■ SET PROBLEM ■
For the records below, say how many lines contain the string "caption". Give the number only.

■ SUPPLIED DATA ■
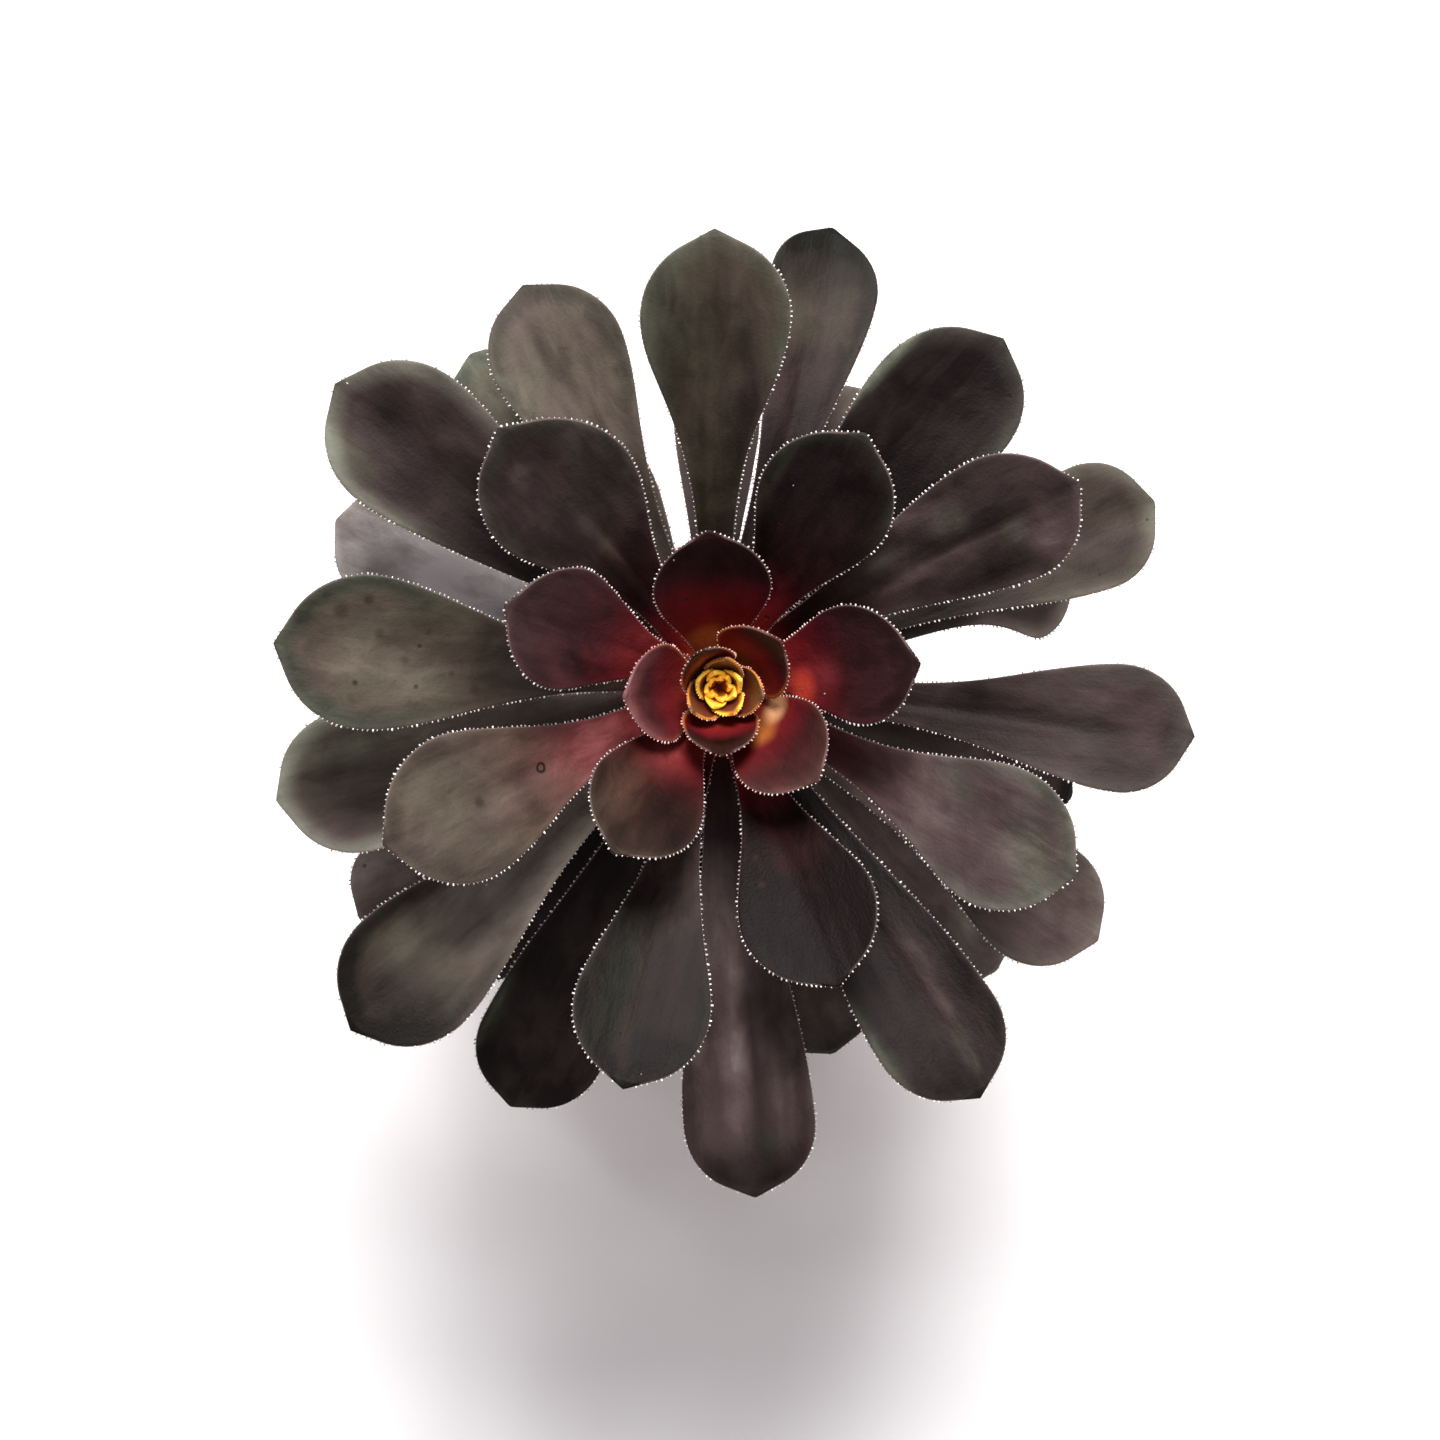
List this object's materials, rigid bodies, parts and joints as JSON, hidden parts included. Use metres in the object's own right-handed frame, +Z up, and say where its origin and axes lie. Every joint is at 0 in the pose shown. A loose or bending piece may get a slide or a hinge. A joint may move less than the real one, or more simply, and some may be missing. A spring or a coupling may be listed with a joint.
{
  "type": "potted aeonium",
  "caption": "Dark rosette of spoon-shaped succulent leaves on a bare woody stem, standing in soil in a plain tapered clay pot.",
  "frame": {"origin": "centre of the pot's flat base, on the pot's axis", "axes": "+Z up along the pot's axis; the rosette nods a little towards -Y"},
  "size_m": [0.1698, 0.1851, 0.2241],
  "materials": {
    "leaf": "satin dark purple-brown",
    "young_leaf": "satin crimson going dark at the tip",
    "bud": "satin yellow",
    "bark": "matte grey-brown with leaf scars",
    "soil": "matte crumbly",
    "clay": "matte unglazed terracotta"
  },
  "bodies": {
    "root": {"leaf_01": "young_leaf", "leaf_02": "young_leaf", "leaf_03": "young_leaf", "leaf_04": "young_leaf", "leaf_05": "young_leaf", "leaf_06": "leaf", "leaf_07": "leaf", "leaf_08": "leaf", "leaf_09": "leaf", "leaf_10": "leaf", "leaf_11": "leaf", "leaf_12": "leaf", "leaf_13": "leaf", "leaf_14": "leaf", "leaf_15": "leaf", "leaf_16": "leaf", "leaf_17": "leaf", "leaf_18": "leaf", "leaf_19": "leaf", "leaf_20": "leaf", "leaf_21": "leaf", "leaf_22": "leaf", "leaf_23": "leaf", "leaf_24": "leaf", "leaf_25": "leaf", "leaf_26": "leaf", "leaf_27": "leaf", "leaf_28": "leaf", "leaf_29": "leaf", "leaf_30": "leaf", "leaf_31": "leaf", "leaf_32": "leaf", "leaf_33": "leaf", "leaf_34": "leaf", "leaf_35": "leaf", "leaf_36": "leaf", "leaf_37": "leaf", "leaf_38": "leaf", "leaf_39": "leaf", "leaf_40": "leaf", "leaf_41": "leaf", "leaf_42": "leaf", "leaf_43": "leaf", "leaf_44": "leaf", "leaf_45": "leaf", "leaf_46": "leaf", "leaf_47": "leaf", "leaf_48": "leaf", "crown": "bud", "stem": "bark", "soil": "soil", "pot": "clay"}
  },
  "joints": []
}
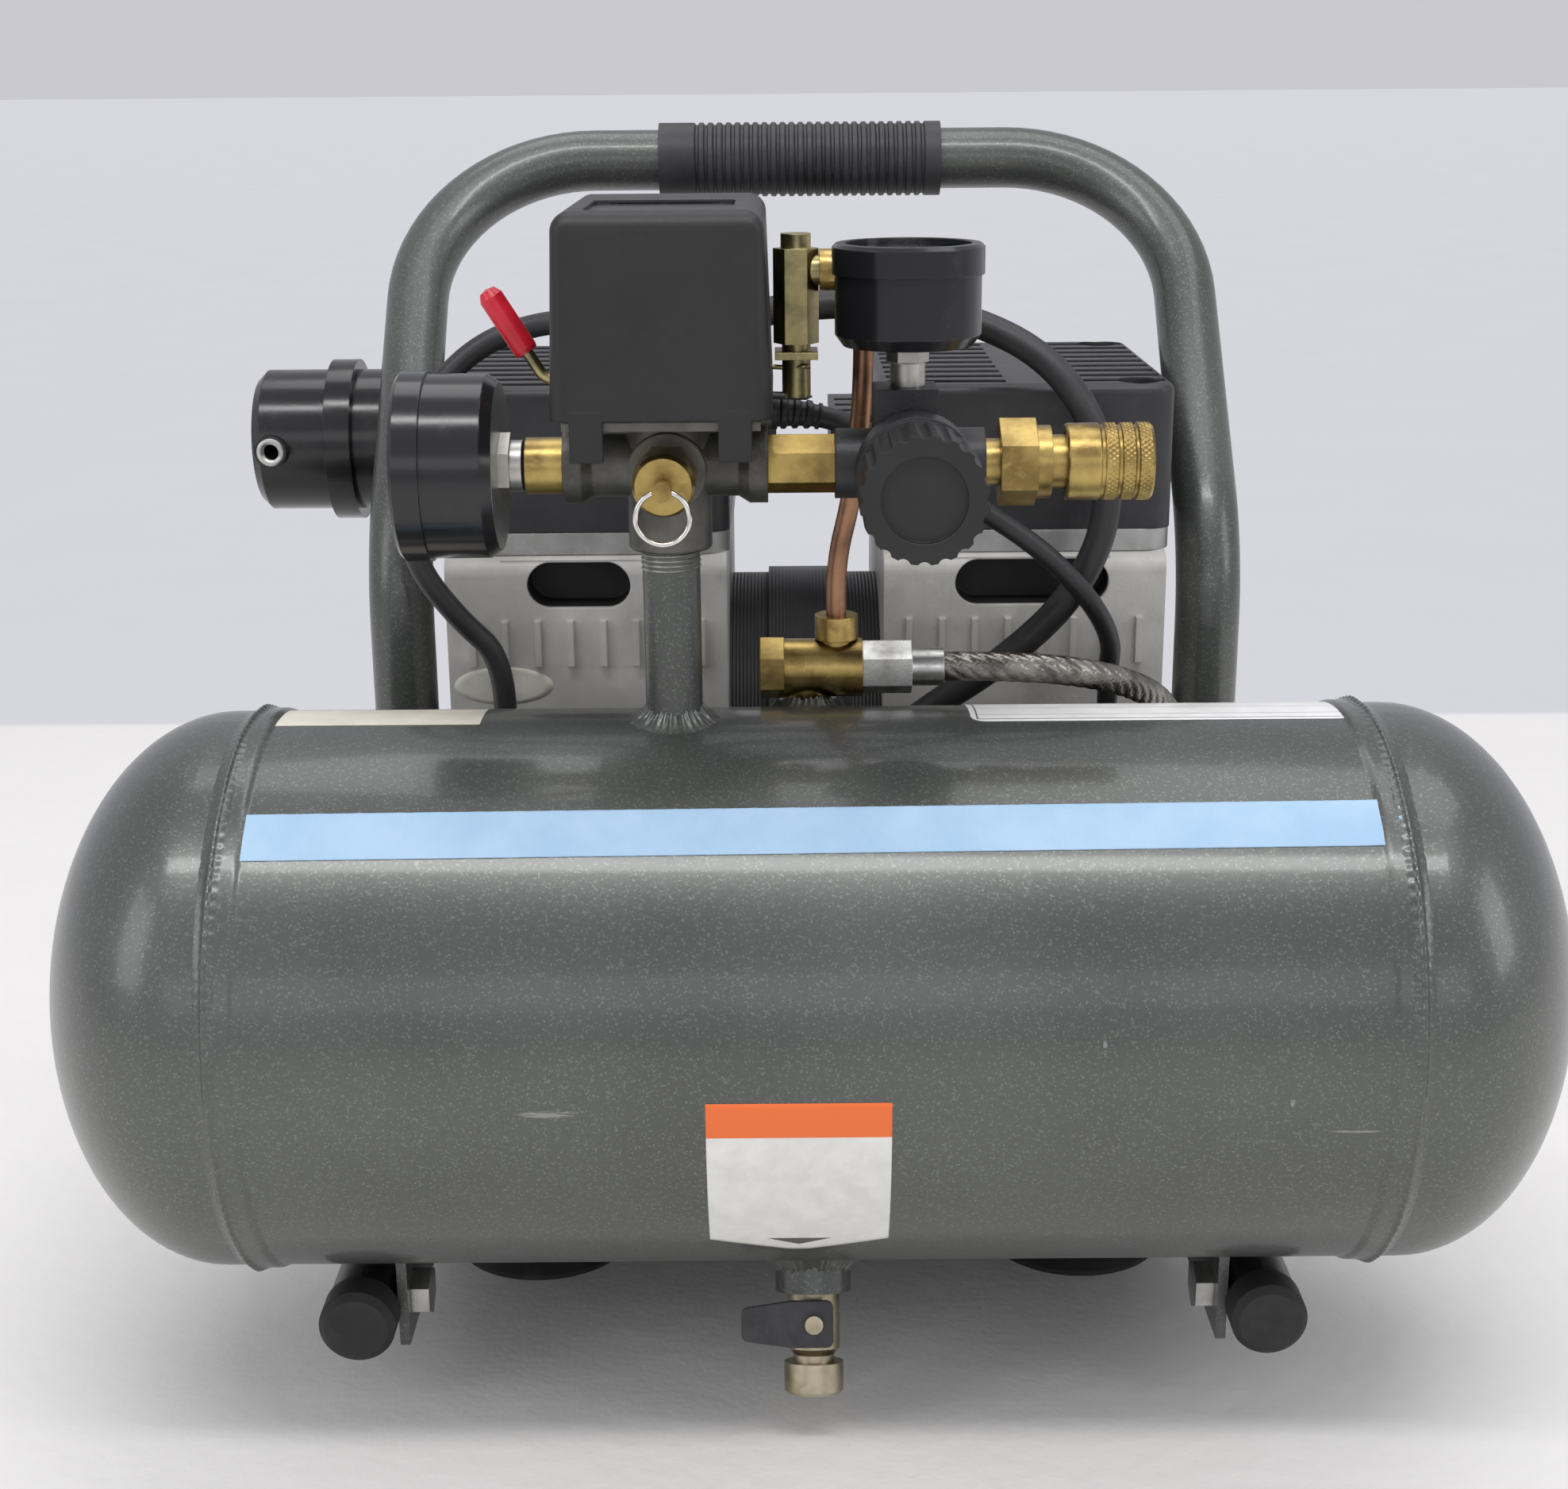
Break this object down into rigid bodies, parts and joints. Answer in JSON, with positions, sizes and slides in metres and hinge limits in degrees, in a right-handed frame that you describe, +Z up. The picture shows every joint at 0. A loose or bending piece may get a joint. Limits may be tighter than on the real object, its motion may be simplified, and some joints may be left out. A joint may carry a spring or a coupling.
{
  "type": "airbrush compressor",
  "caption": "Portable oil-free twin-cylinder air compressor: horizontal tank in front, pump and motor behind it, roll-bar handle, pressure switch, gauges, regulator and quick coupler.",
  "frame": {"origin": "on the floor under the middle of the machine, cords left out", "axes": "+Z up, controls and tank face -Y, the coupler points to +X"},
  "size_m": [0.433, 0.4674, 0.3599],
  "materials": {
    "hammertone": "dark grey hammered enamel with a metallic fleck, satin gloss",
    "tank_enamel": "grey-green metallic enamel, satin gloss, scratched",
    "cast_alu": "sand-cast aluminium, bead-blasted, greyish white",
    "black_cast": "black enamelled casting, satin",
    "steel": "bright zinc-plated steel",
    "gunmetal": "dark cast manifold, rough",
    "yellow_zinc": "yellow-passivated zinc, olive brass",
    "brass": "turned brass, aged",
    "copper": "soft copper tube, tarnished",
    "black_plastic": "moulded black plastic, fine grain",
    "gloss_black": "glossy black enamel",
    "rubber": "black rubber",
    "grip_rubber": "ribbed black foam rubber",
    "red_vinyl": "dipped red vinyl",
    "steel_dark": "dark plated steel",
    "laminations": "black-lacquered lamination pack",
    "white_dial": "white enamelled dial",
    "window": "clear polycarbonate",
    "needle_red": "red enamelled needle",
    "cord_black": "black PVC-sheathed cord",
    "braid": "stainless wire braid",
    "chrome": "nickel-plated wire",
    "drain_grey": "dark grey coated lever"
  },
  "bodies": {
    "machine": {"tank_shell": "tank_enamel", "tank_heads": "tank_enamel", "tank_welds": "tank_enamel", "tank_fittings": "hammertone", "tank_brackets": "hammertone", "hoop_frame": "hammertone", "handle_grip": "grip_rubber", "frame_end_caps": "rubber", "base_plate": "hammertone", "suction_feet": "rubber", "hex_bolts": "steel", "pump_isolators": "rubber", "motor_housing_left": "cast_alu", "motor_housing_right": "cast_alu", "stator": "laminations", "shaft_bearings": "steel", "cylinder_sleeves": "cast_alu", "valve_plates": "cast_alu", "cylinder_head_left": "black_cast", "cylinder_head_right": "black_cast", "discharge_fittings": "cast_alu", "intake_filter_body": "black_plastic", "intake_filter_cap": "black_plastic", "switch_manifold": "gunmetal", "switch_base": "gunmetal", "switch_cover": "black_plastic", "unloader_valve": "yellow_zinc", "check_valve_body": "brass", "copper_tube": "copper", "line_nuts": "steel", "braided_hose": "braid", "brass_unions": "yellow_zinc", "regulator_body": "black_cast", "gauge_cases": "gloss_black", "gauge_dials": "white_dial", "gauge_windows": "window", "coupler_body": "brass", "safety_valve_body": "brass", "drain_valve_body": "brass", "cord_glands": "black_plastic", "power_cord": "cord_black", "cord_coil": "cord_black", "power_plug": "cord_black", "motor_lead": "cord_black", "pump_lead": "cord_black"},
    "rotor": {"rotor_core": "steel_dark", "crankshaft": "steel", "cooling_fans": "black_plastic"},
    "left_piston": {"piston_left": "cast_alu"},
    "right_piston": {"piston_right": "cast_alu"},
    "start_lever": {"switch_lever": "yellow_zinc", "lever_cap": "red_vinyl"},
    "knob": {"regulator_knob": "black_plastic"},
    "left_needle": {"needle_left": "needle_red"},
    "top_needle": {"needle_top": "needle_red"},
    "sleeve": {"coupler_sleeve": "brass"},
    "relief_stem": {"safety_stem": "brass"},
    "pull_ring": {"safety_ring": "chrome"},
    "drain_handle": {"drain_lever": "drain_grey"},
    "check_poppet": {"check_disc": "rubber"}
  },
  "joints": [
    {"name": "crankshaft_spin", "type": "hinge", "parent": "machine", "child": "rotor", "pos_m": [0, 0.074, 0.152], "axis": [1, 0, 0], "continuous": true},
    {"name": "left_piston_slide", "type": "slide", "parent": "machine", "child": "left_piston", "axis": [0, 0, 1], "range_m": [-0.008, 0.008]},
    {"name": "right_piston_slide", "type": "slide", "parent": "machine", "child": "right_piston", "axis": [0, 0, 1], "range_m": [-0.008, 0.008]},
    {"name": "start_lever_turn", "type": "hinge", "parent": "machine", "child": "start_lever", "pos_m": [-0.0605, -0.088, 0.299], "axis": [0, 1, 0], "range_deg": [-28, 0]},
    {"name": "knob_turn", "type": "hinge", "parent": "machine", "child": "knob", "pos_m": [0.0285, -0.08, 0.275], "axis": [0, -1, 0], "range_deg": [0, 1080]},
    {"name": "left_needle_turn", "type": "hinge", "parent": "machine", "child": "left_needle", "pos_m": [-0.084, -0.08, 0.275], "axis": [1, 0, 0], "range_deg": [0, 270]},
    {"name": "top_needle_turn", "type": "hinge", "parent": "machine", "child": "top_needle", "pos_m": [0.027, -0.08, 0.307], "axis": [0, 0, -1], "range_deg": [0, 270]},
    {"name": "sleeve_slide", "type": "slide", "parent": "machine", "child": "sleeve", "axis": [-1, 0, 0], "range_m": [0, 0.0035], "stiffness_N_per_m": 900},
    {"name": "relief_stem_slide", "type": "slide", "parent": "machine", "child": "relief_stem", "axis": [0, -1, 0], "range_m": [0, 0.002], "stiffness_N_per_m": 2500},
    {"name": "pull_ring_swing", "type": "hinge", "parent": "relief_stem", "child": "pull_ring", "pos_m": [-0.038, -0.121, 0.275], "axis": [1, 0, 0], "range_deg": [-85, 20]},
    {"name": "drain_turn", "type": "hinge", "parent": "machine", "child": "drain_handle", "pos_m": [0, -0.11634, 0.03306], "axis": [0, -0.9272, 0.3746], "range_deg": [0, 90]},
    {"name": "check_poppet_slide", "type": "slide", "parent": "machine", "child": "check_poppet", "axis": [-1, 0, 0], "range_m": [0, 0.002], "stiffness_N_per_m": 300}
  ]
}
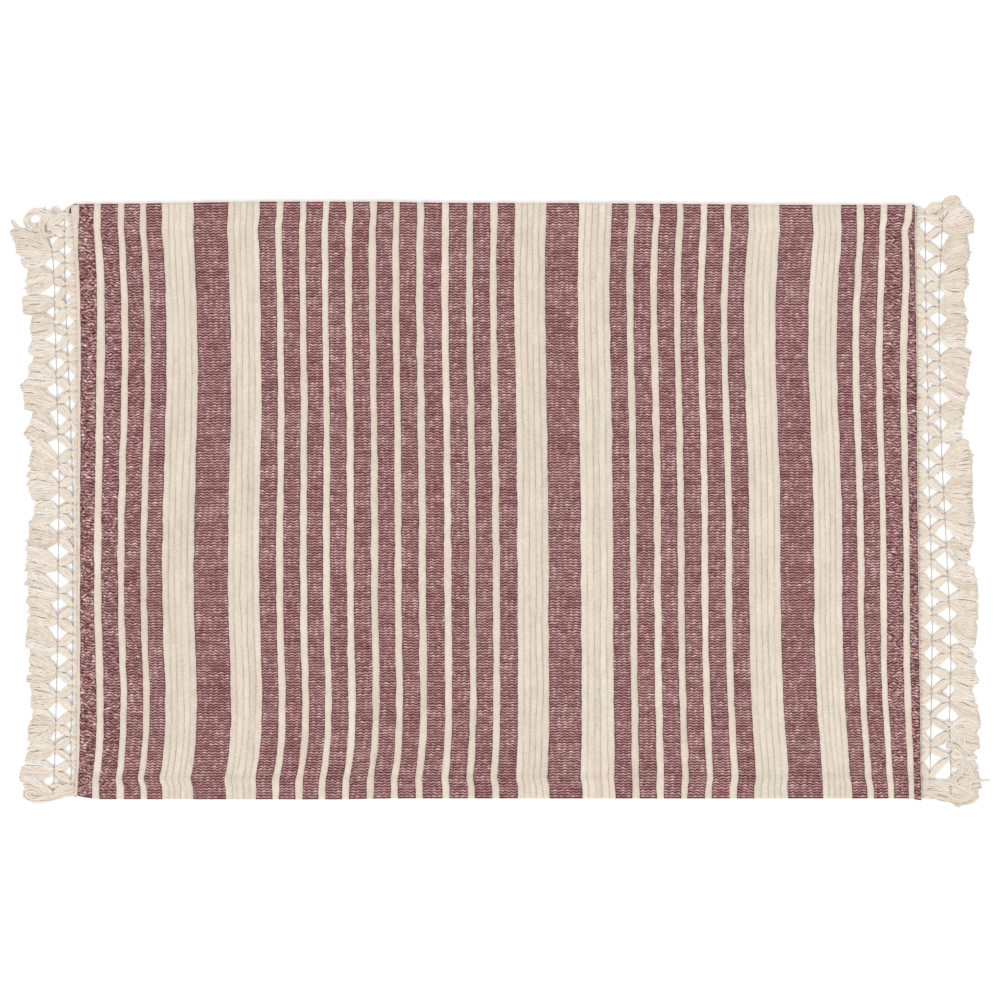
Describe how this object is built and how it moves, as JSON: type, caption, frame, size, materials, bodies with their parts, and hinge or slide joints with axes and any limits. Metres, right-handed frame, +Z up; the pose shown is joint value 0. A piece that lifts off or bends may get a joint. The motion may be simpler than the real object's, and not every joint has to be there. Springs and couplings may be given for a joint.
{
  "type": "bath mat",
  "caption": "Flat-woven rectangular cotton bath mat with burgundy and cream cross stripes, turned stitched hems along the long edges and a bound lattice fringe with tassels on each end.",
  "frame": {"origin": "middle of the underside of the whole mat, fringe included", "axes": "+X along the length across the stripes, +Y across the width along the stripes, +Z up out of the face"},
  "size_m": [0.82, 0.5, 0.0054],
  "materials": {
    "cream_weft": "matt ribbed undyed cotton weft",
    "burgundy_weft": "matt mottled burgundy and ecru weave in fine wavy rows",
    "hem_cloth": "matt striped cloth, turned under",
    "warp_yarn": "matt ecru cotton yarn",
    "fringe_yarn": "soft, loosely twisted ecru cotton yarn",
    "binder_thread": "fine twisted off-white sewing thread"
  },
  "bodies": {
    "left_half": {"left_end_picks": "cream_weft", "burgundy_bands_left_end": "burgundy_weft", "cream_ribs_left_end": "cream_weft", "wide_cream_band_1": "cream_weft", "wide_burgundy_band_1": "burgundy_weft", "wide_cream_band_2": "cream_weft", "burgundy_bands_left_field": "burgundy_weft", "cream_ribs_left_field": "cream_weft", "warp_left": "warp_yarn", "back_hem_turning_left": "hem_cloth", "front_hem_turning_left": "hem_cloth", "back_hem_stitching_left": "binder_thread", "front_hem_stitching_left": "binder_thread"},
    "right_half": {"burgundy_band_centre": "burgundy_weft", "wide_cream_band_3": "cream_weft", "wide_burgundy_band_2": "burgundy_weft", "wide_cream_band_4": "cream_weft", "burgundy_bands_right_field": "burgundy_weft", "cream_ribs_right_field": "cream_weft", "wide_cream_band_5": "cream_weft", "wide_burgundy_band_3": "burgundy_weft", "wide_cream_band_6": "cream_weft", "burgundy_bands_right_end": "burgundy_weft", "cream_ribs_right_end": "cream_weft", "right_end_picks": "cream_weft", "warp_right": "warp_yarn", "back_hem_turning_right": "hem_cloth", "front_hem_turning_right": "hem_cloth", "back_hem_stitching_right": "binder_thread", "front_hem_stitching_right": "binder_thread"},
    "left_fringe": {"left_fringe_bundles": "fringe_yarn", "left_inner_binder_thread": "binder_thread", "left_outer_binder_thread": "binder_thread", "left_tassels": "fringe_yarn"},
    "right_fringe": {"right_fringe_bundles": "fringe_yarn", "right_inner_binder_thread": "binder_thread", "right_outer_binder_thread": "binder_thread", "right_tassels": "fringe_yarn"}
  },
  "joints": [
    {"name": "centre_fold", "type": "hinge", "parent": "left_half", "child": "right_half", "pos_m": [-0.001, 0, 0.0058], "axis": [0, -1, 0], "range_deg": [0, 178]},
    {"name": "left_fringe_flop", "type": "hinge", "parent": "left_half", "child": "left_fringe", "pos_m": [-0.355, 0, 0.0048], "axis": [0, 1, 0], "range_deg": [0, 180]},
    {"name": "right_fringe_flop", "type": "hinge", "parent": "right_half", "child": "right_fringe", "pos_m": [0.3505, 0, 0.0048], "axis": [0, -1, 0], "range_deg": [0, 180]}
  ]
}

■ CORRECT OUTPUT ■
4